▶ Instruction: Below are several entries. Transcribe exactly those lines that fall from the one with "Continue the build123d" through the one with "return coil +", end lines included.

▶ Supplied data:

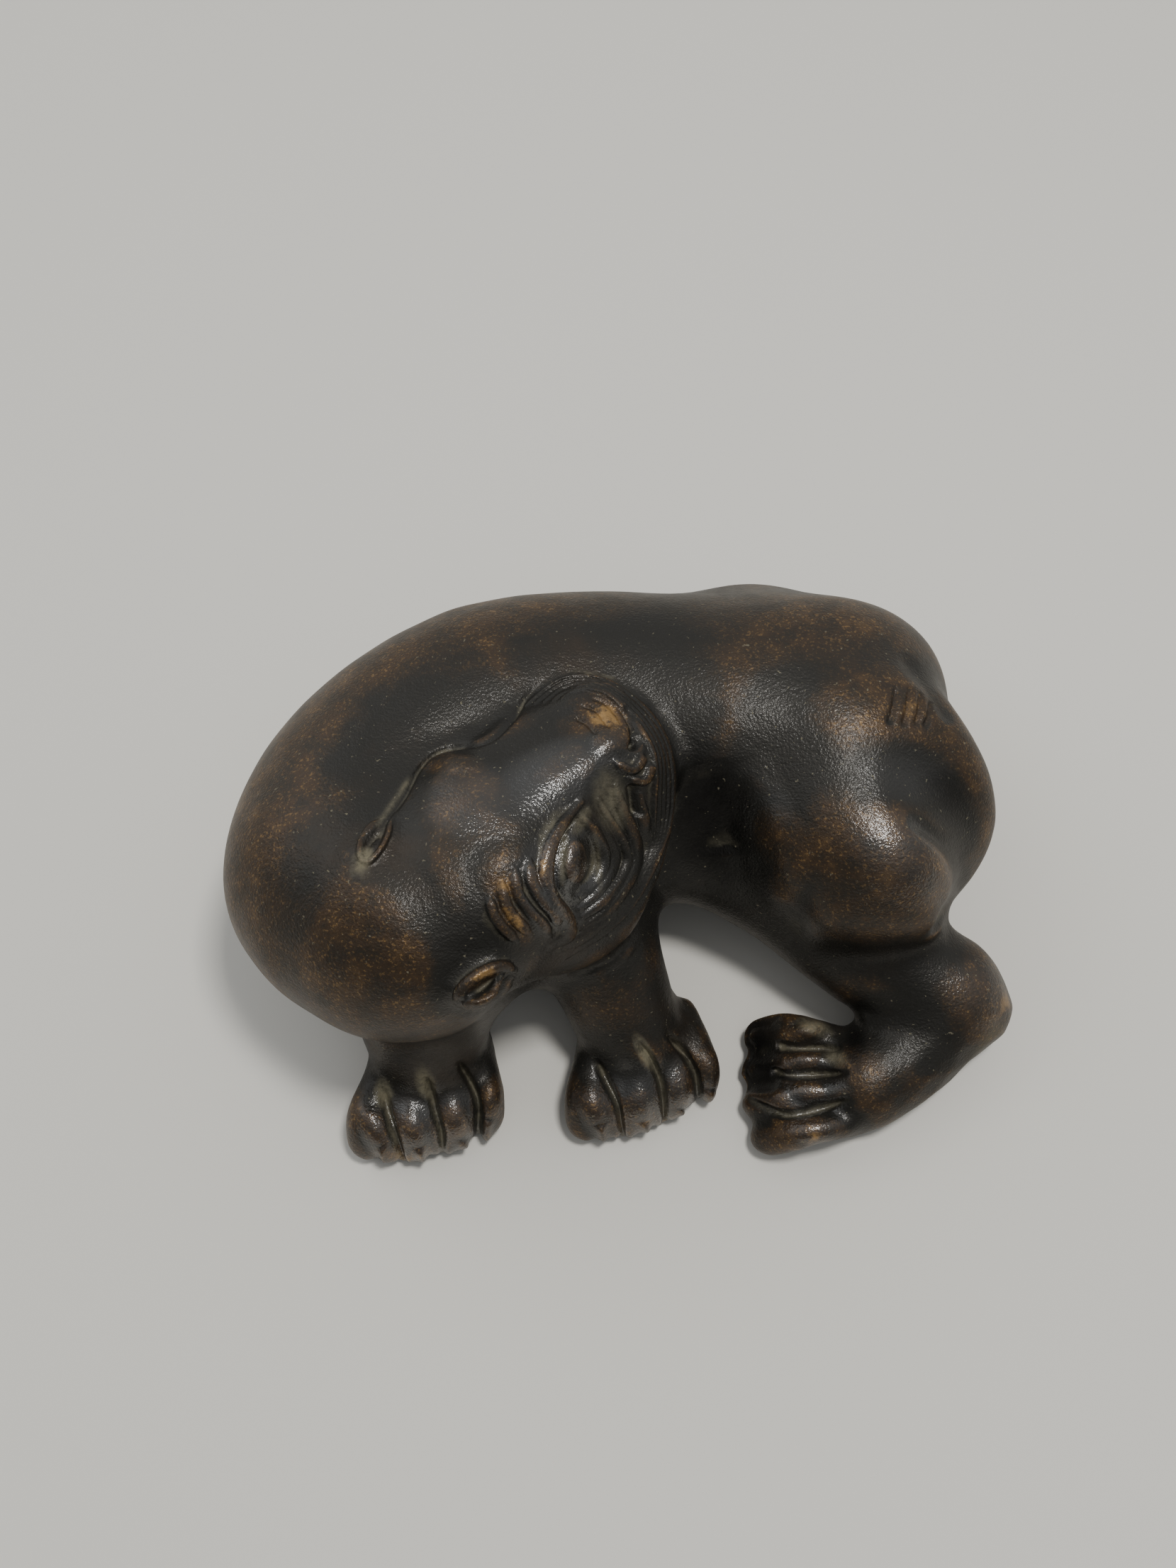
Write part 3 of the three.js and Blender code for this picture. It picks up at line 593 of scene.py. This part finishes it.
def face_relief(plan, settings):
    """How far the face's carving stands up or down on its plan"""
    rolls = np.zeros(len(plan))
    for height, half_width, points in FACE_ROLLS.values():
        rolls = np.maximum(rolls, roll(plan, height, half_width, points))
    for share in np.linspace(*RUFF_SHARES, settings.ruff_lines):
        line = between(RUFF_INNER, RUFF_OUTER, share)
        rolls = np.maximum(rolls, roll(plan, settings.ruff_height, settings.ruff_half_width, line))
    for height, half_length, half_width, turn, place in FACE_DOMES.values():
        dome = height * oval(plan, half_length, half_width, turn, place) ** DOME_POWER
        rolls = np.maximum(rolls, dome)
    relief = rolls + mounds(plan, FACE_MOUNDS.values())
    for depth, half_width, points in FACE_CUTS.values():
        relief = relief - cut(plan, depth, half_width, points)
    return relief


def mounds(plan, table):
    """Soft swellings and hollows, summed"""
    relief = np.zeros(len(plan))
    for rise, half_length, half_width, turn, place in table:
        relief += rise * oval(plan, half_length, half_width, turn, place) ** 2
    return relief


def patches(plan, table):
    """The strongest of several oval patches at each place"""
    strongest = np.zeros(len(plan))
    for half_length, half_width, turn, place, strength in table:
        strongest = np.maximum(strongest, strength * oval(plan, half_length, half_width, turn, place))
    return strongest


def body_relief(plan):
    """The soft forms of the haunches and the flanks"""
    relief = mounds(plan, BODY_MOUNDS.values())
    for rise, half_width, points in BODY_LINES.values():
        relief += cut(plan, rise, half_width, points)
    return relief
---
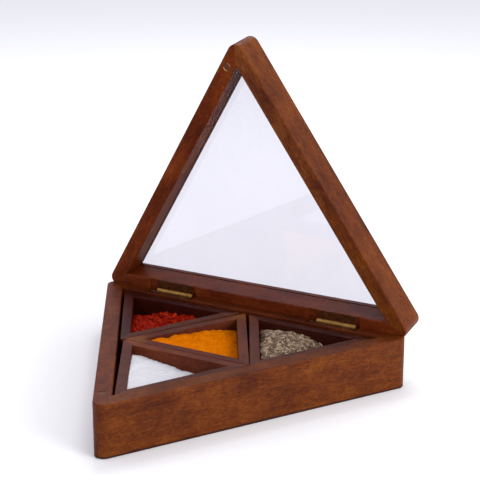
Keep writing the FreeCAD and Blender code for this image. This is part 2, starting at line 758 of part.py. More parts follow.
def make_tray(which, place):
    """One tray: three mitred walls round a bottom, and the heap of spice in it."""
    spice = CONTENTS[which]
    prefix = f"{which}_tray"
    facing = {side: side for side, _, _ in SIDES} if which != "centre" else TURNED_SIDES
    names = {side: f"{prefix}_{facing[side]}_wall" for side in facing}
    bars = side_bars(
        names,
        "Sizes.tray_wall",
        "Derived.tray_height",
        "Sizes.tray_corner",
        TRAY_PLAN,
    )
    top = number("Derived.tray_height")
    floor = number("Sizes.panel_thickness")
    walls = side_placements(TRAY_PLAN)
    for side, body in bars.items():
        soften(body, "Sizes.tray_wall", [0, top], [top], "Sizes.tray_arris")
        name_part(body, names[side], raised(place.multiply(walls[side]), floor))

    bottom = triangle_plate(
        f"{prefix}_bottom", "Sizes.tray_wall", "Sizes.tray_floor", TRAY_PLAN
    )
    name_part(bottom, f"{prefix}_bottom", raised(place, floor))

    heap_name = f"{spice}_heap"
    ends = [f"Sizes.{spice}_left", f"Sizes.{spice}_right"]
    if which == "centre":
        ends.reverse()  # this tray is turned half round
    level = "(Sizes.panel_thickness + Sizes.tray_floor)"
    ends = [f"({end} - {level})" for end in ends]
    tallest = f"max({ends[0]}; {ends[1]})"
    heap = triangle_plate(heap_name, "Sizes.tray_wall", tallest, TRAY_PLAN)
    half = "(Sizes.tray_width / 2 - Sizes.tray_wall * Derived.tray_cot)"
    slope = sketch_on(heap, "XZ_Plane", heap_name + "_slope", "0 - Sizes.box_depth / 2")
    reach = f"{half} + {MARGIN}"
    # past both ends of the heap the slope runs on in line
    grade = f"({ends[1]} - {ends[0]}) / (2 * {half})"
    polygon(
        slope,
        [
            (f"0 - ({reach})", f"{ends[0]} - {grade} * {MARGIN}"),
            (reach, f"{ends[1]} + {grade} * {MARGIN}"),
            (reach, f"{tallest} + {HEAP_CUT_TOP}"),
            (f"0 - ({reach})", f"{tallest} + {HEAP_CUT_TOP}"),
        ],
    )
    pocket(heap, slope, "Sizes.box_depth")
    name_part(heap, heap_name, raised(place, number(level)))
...
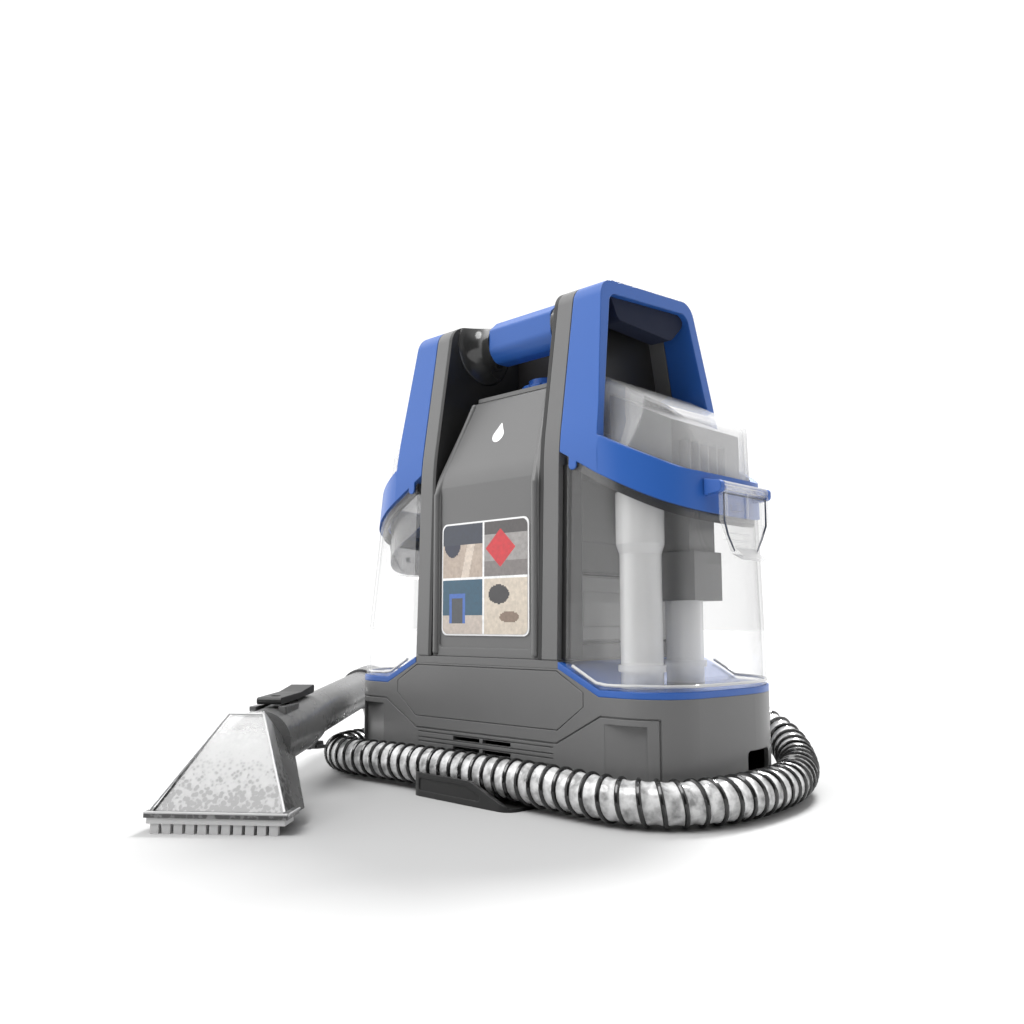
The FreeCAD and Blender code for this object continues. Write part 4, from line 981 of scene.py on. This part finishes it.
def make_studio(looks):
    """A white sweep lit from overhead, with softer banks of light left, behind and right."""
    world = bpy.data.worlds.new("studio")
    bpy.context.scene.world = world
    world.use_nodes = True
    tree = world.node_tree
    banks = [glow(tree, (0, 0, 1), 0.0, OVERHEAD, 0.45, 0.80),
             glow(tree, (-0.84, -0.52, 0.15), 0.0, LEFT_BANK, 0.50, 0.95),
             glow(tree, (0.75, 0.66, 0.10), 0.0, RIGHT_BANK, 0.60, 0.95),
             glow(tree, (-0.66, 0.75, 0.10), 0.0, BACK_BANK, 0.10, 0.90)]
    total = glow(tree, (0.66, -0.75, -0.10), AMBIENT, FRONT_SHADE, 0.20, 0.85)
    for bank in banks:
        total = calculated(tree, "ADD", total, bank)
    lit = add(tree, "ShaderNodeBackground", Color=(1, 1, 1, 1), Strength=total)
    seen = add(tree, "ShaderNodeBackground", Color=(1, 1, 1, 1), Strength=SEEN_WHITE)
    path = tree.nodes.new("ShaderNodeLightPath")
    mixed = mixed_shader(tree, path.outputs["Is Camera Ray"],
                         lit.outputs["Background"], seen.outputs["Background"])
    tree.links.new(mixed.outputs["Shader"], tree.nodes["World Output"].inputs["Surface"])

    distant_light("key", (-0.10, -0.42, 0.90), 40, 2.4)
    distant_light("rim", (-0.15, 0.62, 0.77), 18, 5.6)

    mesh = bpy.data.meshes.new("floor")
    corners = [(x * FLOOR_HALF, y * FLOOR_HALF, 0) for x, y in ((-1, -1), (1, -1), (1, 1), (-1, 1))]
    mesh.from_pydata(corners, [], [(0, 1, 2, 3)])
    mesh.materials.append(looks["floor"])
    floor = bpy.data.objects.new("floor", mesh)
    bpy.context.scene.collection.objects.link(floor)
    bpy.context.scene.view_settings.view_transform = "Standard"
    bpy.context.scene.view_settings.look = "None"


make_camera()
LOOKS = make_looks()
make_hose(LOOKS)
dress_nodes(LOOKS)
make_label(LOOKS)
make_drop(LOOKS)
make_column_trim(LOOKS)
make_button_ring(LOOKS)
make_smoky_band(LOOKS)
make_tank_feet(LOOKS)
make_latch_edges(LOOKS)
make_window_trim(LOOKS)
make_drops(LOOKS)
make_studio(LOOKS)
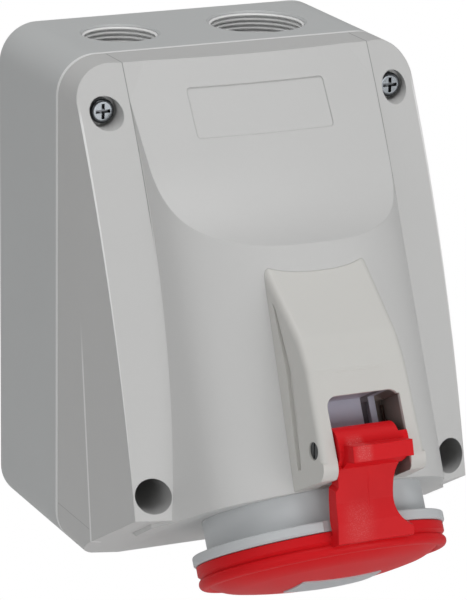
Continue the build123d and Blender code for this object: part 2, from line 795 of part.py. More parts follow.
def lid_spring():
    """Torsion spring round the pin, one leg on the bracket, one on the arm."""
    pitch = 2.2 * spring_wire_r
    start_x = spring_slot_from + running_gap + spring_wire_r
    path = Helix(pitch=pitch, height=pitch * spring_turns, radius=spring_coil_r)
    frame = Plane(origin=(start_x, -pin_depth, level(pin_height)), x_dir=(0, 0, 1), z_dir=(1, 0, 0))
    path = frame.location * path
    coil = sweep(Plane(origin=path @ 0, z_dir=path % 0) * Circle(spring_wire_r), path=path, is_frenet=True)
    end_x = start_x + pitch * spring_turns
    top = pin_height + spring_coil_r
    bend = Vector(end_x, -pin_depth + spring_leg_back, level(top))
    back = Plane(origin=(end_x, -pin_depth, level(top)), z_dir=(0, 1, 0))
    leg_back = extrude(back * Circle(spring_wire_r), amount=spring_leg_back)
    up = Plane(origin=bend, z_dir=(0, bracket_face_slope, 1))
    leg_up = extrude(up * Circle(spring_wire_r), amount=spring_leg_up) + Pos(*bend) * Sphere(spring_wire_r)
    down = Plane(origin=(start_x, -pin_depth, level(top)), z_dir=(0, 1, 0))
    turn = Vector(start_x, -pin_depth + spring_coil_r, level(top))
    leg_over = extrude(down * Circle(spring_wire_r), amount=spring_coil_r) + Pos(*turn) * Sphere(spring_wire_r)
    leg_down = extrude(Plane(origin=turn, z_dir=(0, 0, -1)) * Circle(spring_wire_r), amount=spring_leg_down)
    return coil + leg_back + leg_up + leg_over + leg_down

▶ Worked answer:
Continue the build123d and Blender code for this object: part 2, from line 795 of part.py. More parts follow.
def lid_spring():
    """Torsion spring round the pin, one leg on the bracket, one on the arm."""
    pitch = 2.2 * spring_wire_r
    start_x = spring_slot_from + running_gap + spring_wire_r
    path = Helix(pitch=pitch, height=pitch * spring_turns, radius=spring_coil_r)
    frame = Plane(origin=(start_x, -pin_depth, level(pin_height)), x_dir=(0, 0, 1), z_dir=(1, 0, 0))
    path = frame.location * path
    coil = sweep(Plane(origin=path @ 0, z_dir=path % 0) * Circle(spring_wire_r), path=path, is_frenet=True)
    end_x = start_x + pitch * spring_turns
    top = pin_height + spring_coil_r
    bend = Vector(end_x, -pin_depth + spring_leg_back, level(top))
    back = Plane(origin=(end_x, -pin_depth, level(top)), z_dir=(0, 1, 0))
    leg_back = extrude(back * Circle(spring_wire_r), amount=spring_leg_back)
    up = Plane(origin=bend, z_dir=(0, bracket_face_slope, 1))
    leg_up = extrude(up * Circle(spring_wire_r), amount=spring_leg_up) + Pos(*bend) * Sphere(spring_wire_r)
    down = Plane(origin=(start_x, -pin_depth, level(top)), z_dir=(0, 1, 0))
    turn = Vector(start_x, -pin_depth + spring_coil_r, level(top))
    leg_over = extrude(down * Circle(spring_wire_r), amount=spring_coil_r) + Pos(*turn) * Sphere(spring_wire_r)
    leg_down = extrude(Plane(origin=turn, z_dir=(0, 0, -1)) * Circle(spring_wire_r), amount=spring_leg_down)
    return coil + leg_back + leg_up + leg_over + leg_down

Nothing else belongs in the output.